**GIVEN MATERIAL**
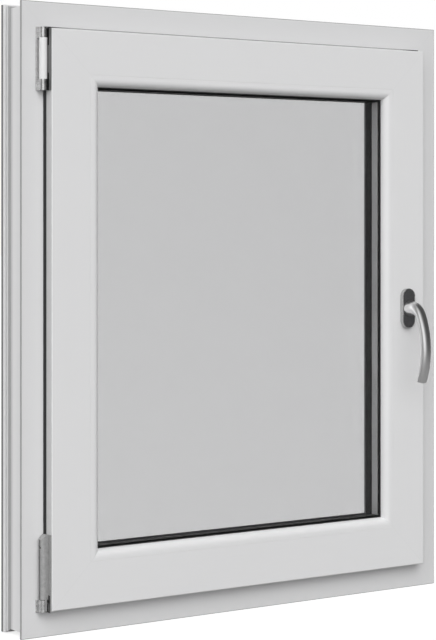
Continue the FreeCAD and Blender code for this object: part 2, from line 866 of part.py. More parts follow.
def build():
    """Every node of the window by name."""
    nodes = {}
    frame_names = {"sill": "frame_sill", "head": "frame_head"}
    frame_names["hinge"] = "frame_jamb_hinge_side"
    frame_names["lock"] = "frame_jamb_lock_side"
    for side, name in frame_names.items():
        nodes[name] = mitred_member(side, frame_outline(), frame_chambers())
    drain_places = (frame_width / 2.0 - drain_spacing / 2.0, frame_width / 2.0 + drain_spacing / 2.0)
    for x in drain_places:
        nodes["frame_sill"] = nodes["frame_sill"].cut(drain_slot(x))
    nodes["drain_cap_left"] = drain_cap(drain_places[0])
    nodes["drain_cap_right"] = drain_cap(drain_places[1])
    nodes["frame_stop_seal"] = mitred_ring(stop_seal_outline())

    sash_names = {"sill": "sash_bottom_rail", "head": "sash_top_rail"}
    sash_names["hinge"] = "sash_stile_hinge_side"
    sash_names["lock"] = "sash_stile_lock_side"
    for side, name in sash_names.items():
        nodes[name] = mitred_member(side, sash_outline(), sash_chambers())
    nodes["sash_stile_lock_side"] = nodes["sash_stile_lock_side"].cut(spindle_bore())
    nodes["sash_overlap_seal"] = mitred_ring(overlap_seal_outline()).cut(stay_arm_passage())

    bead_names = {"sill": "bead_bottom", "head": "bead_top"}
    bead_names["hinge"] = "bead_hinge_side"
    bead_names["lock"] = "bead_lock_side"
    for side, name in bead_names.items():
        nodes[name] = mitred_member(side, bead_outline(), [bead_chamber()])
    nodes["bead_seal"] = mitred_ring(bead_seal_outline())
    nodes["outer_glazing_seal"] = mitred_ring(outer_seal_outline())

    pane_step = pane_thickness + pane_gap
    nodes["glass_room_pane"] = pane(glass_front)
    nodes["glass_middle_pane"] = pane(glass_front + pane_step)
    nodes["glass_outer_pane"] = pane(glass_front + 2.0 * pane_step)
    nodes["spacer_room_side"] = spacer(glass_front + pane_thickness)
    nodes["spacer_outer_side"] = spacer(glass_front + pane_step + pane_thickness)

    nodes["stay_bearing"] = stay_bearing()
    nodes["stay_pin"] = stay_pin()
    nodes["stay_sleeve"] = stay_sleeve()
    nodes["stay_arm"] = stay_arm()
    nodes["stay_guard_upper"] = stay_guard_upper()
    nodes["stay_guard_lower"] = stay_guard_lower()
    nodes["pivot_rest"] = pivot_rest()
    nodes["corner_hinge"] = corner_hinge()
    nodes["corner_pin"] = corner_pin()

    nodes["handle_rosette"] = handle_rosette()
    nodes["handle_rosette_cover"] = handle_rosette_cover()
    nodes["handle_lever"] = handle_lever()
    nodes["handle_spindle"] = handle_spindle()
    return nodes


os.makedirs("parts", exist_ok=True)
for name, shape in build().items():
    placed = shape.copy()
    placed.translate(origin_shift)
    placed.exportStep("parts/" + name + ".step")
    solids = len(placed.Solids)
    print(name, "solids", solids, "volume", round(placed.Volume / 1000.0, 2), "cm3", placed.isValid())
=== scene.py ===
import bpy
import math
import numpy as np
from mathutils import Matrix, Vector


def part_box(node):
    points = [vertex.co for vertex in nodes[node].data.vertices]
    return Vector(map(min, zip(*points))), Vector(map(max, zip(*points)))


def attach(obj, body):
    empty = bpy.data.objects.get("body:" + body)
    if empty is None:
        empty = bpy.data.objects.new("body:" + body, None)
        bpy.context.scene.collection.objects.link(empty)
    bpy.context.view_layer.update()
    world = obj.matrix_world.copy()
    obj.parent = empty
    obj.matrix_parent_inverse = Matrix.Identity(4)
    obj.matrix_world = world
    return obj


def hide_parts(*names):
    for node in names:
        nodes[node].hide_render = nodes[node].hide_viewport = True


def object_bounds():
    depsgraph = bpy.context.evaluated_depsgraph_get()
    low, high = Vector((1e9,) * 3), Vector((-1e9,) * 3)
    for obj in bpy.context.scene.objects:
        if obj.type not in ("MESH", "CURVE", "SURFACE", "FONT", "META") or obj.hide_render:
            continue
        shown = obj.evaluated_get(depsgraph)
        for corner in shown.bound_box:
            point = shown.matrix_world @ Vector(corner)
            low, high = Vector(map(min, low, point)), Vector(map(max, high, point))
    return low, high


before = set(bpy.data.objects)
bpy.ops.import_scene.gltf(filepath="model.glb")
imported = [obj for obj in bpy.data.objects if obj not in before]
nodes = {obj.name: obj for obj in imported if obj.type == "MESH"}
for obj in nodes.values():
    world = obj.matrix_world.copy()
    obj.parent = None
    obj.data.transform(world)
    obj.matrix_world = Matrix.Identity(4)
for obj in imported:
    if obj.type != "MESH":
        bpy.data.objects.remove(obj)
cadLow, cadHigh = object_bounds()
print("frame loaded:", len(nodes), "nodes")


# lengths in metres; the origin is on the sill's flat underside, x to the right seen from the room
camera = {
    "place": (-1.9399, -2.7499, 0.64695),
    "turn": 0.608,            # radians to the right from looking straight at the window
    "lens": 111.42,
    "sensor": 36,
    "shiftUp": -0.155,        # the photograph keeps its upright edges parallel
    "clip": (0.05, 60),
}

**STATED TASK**
Quote nothing but the lines that run from the line containing "2.0 * pane_step)" through the line containing "shown = obj.evaluated_get(depsgraph)", keeping both of them word for word.

**PROBLEM SOLUTION**
    nodes["glass_outer_pane"] = pane(glass_front + 2.0 * pane_step)
    nodes["spacer_room_side"] = spacer(glass_front + pane_thickness)
    nodes["spacer_outer_side"] = spacer(glass_front + pane_step + pane_thickness)

    nodes["stay_bearing"] = stay_bearing()
    nodes["stay_pin"] = stay_pin()
    nodes["stay_sleeve"] = stay_sleeve()
    nodes["stay_arm"] = stay_arm()
    nodes["stay_guard_upper"] = stay_guard_upper()
    nodes["stay_guard_lower"] = stay_guard_lower()
    nodes["pivot_rest"] = pivot_rest()
    nodes["corner_hinge"] = corner_hinge()
    nodes["corner_pin"] = corner_pin()

    nodes["handle_rosette"] = handle_rosette()
    nodes["handle_rosette_cover"] = handle_rosette_cover()
    nodes["handle_lever"] = handle_lever()
    nodes["handle_spindle"] = handle_spindle()
    return nodes


os.makedirs("parts", exist_ok=True)
for name, shape in build().items():
    placed = shape.copy()
    placed.translate(origin_shift)
    placed.exportStep("parts/" + name + ".step")
    solids = len(placed.Solids)
    print(name, "solids", solids, "volume", round(placed.Volume / 1000.0, 2), "cm3", placed.isValid())
=== scene.py ===
import bpy
import math
import numpy as np
from mathutils import Matrix, Vector


def part_box(node):
    points = [vertex.co for vertex in nodes[node].data.vertices]
    return Vector(map(min, zip(*points))), Vector(map(max, zip(*points)))


def attach(obj, body):
    empty = bpy.data.objects.get("body:" + body)
    if empty is None:
        empty = bpy.data.objects.new("body:" + body, None)
        bpy.context.scene.collection.objects.link(empty)
    bpy.context.view_layer.update()
    world = obj.matrix_world.copy()
    obj.parent = empty
    obj.matrix_parent_inverse = Matrix.Identity(4)
    obj.matrix_world = world
    return obj


def hide_parts(*names):
    for node in names:
        nodes[node].hide_render = nodes[node].hide_viewport = True


def object_bounds():
    depsgraph = bpy.context.evaluated_depsgraph_get()
    low, high = Vector((1e9,) * 3), Vector((-1e9,) * 3)
    for obj in bpy.context.scene.objects:
        if obj.type not in ("MESH", "CURVE", "SURFACE", "FONT", "META") or obj.hide_render:
            continue
        shown = obj.evaluated_get(depsgraph)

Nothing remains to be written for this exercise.